Julie Ufner, who lobbies on land use and environmental issues for the National Association of Counties, is also concerned that, under the proposed rules, municipal storm sewer systems could be considered waters of the U.S., which would change the way they are regulated.

“The concern is that, if the system becomes a water of the U.S., you’re not only responsible for the system at the point of discharge, but responsible at the point of the pollutant entering the system anywhere along the line,” she said. That would require localities to pass ordinances to control pollution from plastic bags, fertilizer or other litter, she said.

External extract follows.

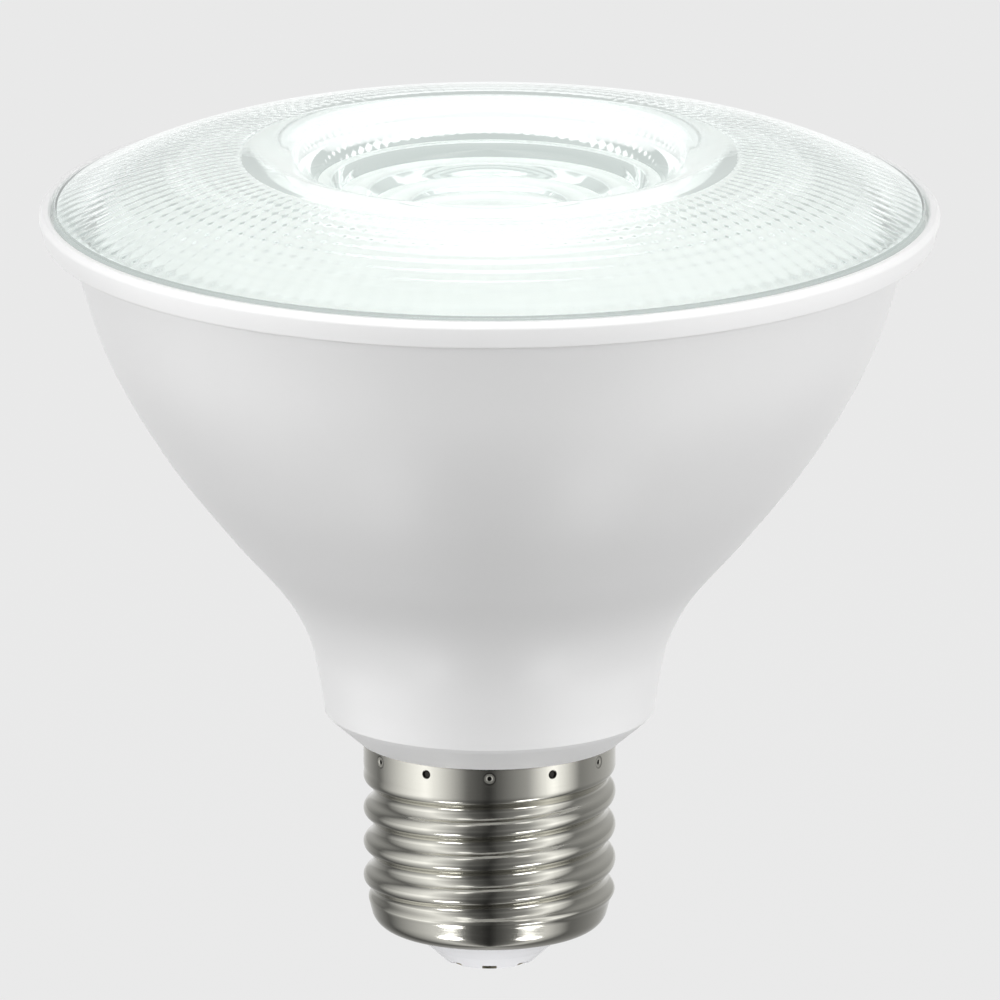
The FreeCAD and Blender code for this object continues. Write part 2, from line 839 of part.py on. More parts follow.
def make_transformer_winding():
    """Taped winding round the centre post, as deep as the space it has on the board."""
    gap = touch_gap
    middle = driver_face - transformer_depth / 2
    half_depth = transformer_depth / 2
    half_width = transformer_width / 2 - transformer_leg - gap
    low = transformer_low + transformer_leg + gap
    high = low + transformer_height - 2 * transformer_leg - 2 * gap
    coil = block(-half_width, half_width, middle - half_depth, middle + half_depth, low, high)
    half_post = transformer_post / 2 + gap
    half_core = transformer_core_depth / 2 + gap
    post = block(-half_post, half_post, middle - half_core, middle + half_core, low, high)
    return coil.makeFillet(transformer_leg / 2, upright_edges(coil)).cut(post)


def upright_edges(shape):
    """Straight edges of a block that run along the lamp axis."""
    return [edge for edge in shape.Edges if abs(edge.tangentAt(edge.FirstParameter).z) > 0.9]


def make_film_capacitor():
    """Moulded film capacitor with its two outer corners rounded."""
    low = neck_floor + output_can_rise
    size = (film_width, film_depth, transformer_low - film_top_gap - low)
    body = front_part(size, film_x, low)
    front = driver_face - film_depth
    corners = [edge for edge in upright_edges(body) if edge.CenterOfMass.y < front + touch_gap]
    return body.makeFillet(film_rounding, corners)


def make_filter_inductor():
    """Drum-core inductor with two flanges."""
    low = driver_top - inductor_drop
    high = low + inductor_height
    drum = turned((0.0, low), [
        (inductor_radius, low),
        (inductor_radius, low + inductor_flange),
        (inductor_waist, low + inductor_flange),
        (inductor_waist, high - inductor_flange),
        (inductor_radius, high - inductor_flange),
        (inductor_radius, high),
        (0.0, high),
        (0.0, low),
    ])
    drum.translate(FreeCAD.Vector(inductor_x, driver_face - inductor_radius - touch_gap, 0))
    return drum


def make_bridge_rectifier():
    return back_part(bridge_size, bridge_x, neck_floor + bridge_rise)


def make_driver_chip():
    return back_part(driver_chip_size, driver_chip_x, neck_floor + driver_chip_rise)


def make_varistor():
    """Disc varistor standing on the back of the tongue."""
    centre = FreeCAD.Vector(0, driver_back, tongue_bottom + varistor_rise)
    return Part.makeCylinder(varistor_radius, varistor_thickness, centre, FreeCAD.Vector(0, 1, 0))


def make_fuse_resistor():
    """Fusible resistor lying across the back of the board."""
    y = driver_back + fuse_radius + touch_gap
    centre = FreeCAD.Vector(fuse_x, y, neck_floor + fuse_rise)
    return Part.makeCylinder(fuse_radius, fuse_length, centre, FreeCAD.Vector(1, 0, 0))


def make_chip_resistors():
    """Row of small chip resistors on the back of the board."""
    low = neck_floor + resistor_rise
    return Part.Compound([back_part(resistor_size, resistor_x + index * resistor_pitch, low)
                          for index in range(resistor_count)])


nodes = {
    "lens": make_lens(),
    "retaining_ring": make_retaining_ring(),
    "housing": make_housing(),
    "heat_sink": make_heat_sink(),
    "reflector": make_reflector(),
    "lamp_board": make_lamp_board(),
    "lamp_chips": make_lamp_chips(),
    "board_screws": make_board_screws(),
    "driver_board": make_driver_board(),
    "input_capacitor": make_input_capacitor(),
    "output_capacitor": make_output_capacitor(),
    "transformer_core": make_transformer_core(),
    "transformer_winding": make_transformer_winding(),
    "film_capacitor": make_film_capacitor(),
    "filter_inductor": make_filter_inductor(),
    "bridge_rectifier": make_bridge_rectifier(),
    "driver_chip": make_driver_chip(),
    "varistor": make_varistor(),
    "fuse_resistor": make_fuse_resistor(),
    "chip_resistors": make_chip_resistors(),
    "output_lead_positive": make_output_lead(1),
    "output_lead_negative": make_output_lead(-1),
    "side_contact_lead": make_side_contact_lead(),
    "centre_contact_lead": make_centre_contact_lead(),
    "cap_shell": make_cap_shell(),
    "cap_insulator": make_cap_insulator(),
    "centre_contact": make_centre_contact(),
}

os.makedirs("parts", exist_ok=True)
for name, shape in nodes.items():
    shape.exportStep("parts/" + name + ".step")
    print(name, "valid", shape.isValid(), "solids", len(shape.Solids), "mm3", round(shape.Volume, 1))
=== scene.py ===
"""Visual model of a reflector spotlight bulb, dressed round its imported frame.

Every piece sits in the frame's own place: metres, +Z from the cap to the lens and
the tip of the centre contact at the origin. Sizes below are in millimetres.
"""
import logging
import math
from dataclasses import dataclass
from enum import Enum
from typing import Callable, Sequence

import bmesh
import bpy
from mathutils import Matrix, Vector


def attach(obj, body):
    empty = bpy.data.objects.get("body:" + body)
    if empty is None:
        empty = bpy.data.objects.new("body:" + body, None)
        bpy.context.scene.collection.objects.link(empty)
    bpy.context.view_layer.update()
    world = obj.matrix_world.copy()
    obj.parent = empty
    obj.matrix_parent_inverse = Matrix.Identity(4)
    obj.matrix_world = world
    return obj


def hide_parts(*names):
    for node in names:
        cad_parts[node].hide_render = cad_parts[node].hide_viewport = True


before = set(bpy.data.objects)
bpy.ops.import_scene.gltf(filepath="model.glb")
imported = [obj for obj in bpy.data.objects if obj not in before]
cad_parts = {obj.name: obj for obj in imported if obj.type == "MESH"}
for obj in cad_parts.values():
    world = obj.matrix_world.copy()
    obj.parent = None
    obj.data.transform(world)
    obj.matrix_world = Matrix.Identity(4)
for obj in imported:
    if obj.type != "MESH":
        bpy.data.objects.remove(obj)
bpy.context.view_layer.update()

MM = 0.001
MERGE_DISTANCE = 0.0005
FULL_TURN = 2.0 * math.pi
NOISE_SPAN = (0.3, 0.7)
CAP_TOP = 24.7
COLLAR_RADIUS = 13.18
MARK_COUNT = 12
MARK_HEIGHT = 23.5
LOG = logging.getLogger("bulb")

Point = tuple[float, float]
Outline = Sequence[Point]
Tree = bpy.types.NodeTree
Socket = bpy.types.NodeSocket


def linear(code: str) -> tuple[float, float, float, float]:
    """Turns an sRGB hex colour into linear red, green, blue and alpha.

    Args:
        code: colour such as "#E9E9E8".

    Returns:
        The four linear values.
    """
    def channel(value: float) -> float:
        """Turns one channel linear.

        Args:
            value: sRGB value from 0 to 1.

        Returns:
            The linear value.
        """
        return value / 12.92 if value <= 0.04045 else ((value + 0.055) / 1.055) ** 2.4

    red, green, blue = (int(code[place:place + 2], 16) / 255 for place in (1, 3, 5))
    return channel(red), channel(green), channel(blue), 1.0


def add_node(tree: Tree, kind: str, sockets: dict | None = None,
             **settings: object) -> bpy.types.Node:
    """Adds a shader node with its settings, values and links.

    Args:
        tree: the node tree to add to.
        kind: node type without its ShaderNode prefix.
        sockets: for each input, by name or index, a value or another node's output.
        **settings: attributes of the node.

    Returns:
        The new node.
    """
    node = tree.nodes.new("ShaderNode" + kind)
    for name, value in settings.items():
        setattr(node, name, value)
    for key, value in (sockets or {}).items():
        if isinstance(value, Socket):
            tree.links.new(value, node.inputs[key])
        else:
            node.inputs[key].default_value = value
    return node


def calculate(tree: Tree, operation: str, *values: Socket | float) -> Socket:
    """Adds a Math node.

    Args:
        tree: the node tree to add to.
        operation: what it does.
        *values: its inputs in order, each a number or another node's output.

    Returns:
        Its result.
    """
    return add_node(tree, "Math", dict(enumerate(values)), operation=operation).outputs[0]


def remap(tree: Tree, value: Socket, start: Socket | float, stop: Socket | float,
          low: float = 0.0, high: float = 1.0, **settings: object) -> Socket:
    """Adds a Map Range node, which doesn't go beyond low and high.

    Args:
        tree: the node tree to add to.
        value: what is mapped.
        start: where the result is low.
        stop: where it is high.
        low: result at the start.
        high: result at the stop.
        **settings: attributes of the node.

    Returns:
        Its result.
    """
    return add_node(tree, "MapRange", {"Value": value, "From Min": start, "From Max": stop,
                                       "To Min": low, "To Max": high},
                    **settings).outputs["Result"]


def length(tree: Tree, vector: Socket) -> Socket:
    """Adds a node that measures a vector.

    Args:
        tree: the node tree to add to.
        vector: the vector.

    Returns:
        Its length.
    """
    return add_node(tree, "VectorMath", {0: vector}, operation="LENGTH").outputs["Value"]


def seen_directly(tree: Tree, path: bpy.types.bpy_prop_collection) -> Socket:
    """Whether the camera looks here, straight or through the clear lens.

    Args:
        tree: the node tree to add to.
        path: outputs of a Light Path node.

    Returns:
        1 if it does and 0 if not.
    """
    return calculate(tree, "MAXIMUM", path["Is Camera Ray"], path["Is Transmission Ray"])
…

Federal officials and proponents of the draft rules say the regulations would make the permitting process clearer. The updates would show how the EPA and the Army Corps of Engineers decide which waters fell under the Clean Water Act, to reflect the high court’s narrowing of its scope, they say.

“There’s never been any formal, enforceable response to some Supreme Court decisions. Because of that, you’ve had all kinds of confusion out in the real world,” said Lynn Thorp of Clean Water Action, which supports most of the proposed rules.

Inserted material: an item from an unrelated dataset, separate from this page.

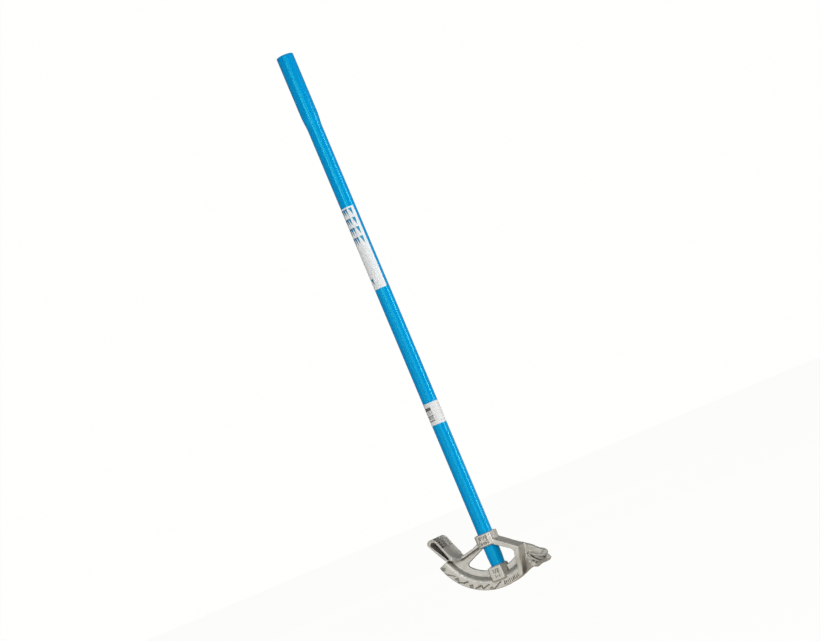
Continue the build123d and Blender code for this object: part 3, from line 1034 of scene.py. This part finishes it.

The group worked with city officials in Pittsburgh and Pennsylvania to support the federal proposals, arguing that the drinking water of 117 million people could be affected if streams and wetlands were not protected.

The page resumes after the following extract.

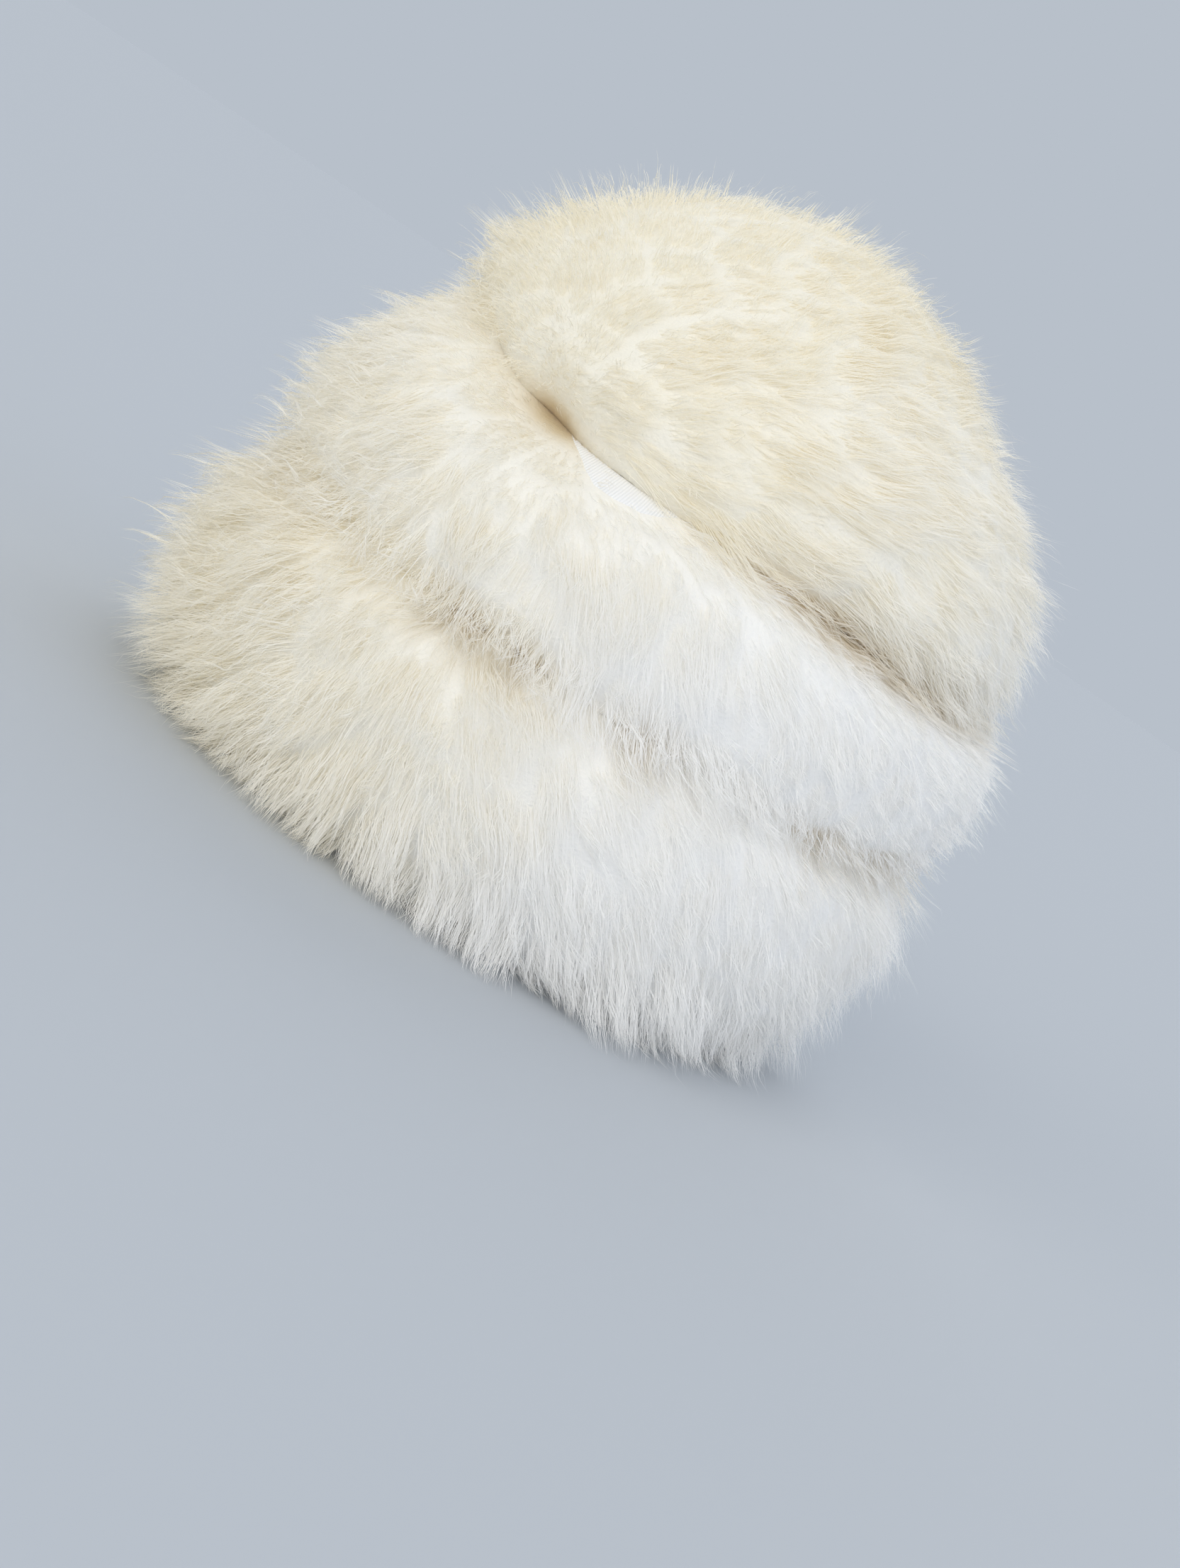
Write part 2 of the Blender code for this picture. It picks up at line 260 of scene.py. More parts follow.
def ring_object(name, rings, closed=False):
    """An object made of quads between rings, with its poles merged."""
    rows, around = rings.shape[:2]
    mesh = bpy.data.meshes.new(name)
    quads = ring_quads(rows, around, closed)
    mesh.from_pydata(rings.reshape(-1, 3).tolist(), [], quads.tolist())
    work = bmesh.new()
    work.from_mesh(mesh)
    bmesh.ops.remove_doubles(work, verts=work.verts, dist=WELD)
    bmesh.ops.recalc_face_normals(work, faces=work.faces)
    work.to_mesh(mesh)
    work.free()
    mesh.shade_smooth()
    return shown_object(name, mesh)


# %% [markdown]
# ## Colours and nodes
#
# Colours are written as the sRGB hex values that a paint or web tool would show, and one function
# turns them to the linear values that the renderer adds up. One more function adds a node to any
# tree: it sets the node's own settings, and gives each input a number, a colour or a link. The two
# kinds of node that do sums are needed most, so they have short names.

# %% One function for colours and one for nodes
def linear(hex_colour):
    """The linear RGBA of an sRGB colour written as #RRGGBB."""
    parts = [int(hex_colour[at : at + 2], 16) / 255 for at in (1, 3, 5)]
    parts = [((c + 0.055) / 1.055) ** 2.4 if c > 0.04045 else c / 12.92 for c in parts]
    return (*parts, 1.0)


MATH, VECTOR_MATH = "ShaderNodeMath", "ShaderNodeVectorMath"


def result(node):
    """The first output of a node that is in use."""
    return next(socket for socket in node.outputs if socket.enabled)


def add(tree, kind, inputs=(), operation=None, **settings):
    """Adds a node. Its inputs are a row, or go by name or number, and take values or nodes."""
    node = tree.nodes.new(kind)
    if operation:
        node.operation = operation
    for name, value in settings.items():
        setattr(node, name, value)
    shown = [socket for socket in node.inputs if socket.enabled]
    named = inputs if isinstance(inputs, dict) else dict(enumerate(inputs))
    for key, value in named.items():
        socket = shown[key] if isinstance(key, int) else next(s for s in shown if s.name == key)
        if isinstance(value, bpy.types.Node):
            value = result(value)
        if isinstance(value, bpy.types.NodeSocket):
            tree.links.new(value, socket)
        else:
            socket.default_value = value
    return node


# %% [markdown]
# ## Under-wool
#
# Close to the skin the fibres are felted together, and no light gets through. Drawing single fibres
# there would be waste, so each roll gets one closed body that fills about seven eighths of the
# pile. It thins in front, where the wool is loose, but for the rim, and towards the seams, which
# makes the grooves. It is a little lumpy, as wool is where locks lie on each other: smooth noise at
# the size of a tuft.
#
# The grooves aren't the same all the way round. The upper one lies open towards the back, and ends
# in a small hollow in front. The lower one is closed by the wool that hangs over it, but for a few
# partings. A table gives the depth at each angle from the back, the same on the left and right.

# %% How deep each groove is, from the back round to the front
UPPER_GROOVE = (
    (0, 0.18), (20, 0.28), (40, 0.32), (62, 0.32), (74, 0.18), (90, 0.12), (104, 0.14), (111, 0.18),
    (117, 0.32), (122, 0.52), (127, 0.52), (133, 0.18), (180, 0.12),
)
LOWER_GROOVE = (
    (0, 0.24), (22, 0.22), (33, 0.15), (40, 0.27), (47, 0.11), (70, 0.07), (76, 0.29), (82, 0.08),
    (94, 0.08), (98, 0.28), (103, 0.14), (110, 0.30), (117, 0.13), (150, 0.14), (180, 0.20),
)
# Grooves shallower than this get none of the painted beige shade.
UNSHADED_DEPTH = 0.13
GROOVE_WIDTH = 0.20
GROOVE_SHARPNESS = 1.5


def read(table, at):
    """The amounts that a table of places and amounts gives at any places."""
    return np.interp(at, *np.array(table).T)


def from_back(angle):
    """The degrees round from the back, from -180 to 180."""
    return np.degrees(np.remainder(angle + math.pi, 2 * math.pi) - math.pi)


def groove_depth(table, angle):
    """How much of the pile is missing at a seam, the same on the left and right."""
    return read(table, np.abs(from_back(angle)))


def groove(roll, angle, rise):
    """How much of the pile is missing at any place on a roll."""
    missing = np.zeros(np.shape(angle))
    for table, below, above in ((LOWER_GROOVE, LOWER, MIDDLE), (UPPER_GROOVE, MIDDLE, CROWN)):
        if roll in (below, above):
            seam = 1.0 if roll is below else 0.0
            near = np.maximum(0.0, 1.0 - np.abs(rise - seam) / GROOVE_WIDTH)
            missing += groove_depth(table, angle) * near**GROOVE_SHARPNESS
    return missing


# %% How full the under-wool is
UNDERWOOL_SHARE = 0.88
FRONT_THINNER = 0.17
RIM_BAND = 0.3
LUMP_HEIGHT = 1.6 * MM
LUMP_SIZE = 18 * MM
FRONT_FROM = 0.06
BACK_FROM = 0.05
END_BAND = 0.08


def frontness(point):
    """0 at the sides and behind, and 1 right in front, where the wool is looser."""
    return np.clip((-point[..., 0] - FRONT_FROM) / END_BAND, 0.0, 1.0)


def backness(point):
    """0 at the sides and in front, and 1 right behind."""
    return np.clip((point[..., 0] - BACK_FROM) / END_BAND, 0.0, 1.0)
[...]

“Cities are being very wise and taking a common-sense approach to say, we’d rather not find out what would happen if we leave streams and wetlands vulnerable,” Thorp said.

Jan Goldman-Carter of the National Wildlife Federation said the rulemaking process is “the best opportunity in a generation and for the foreseeable future” to use both science and the law to determine the proper scope of the Clean Water Act.

The federal agencies are accepting public comments on the proposed rules until Oct. 20. The agencies will consider those comments before issuing a final rule.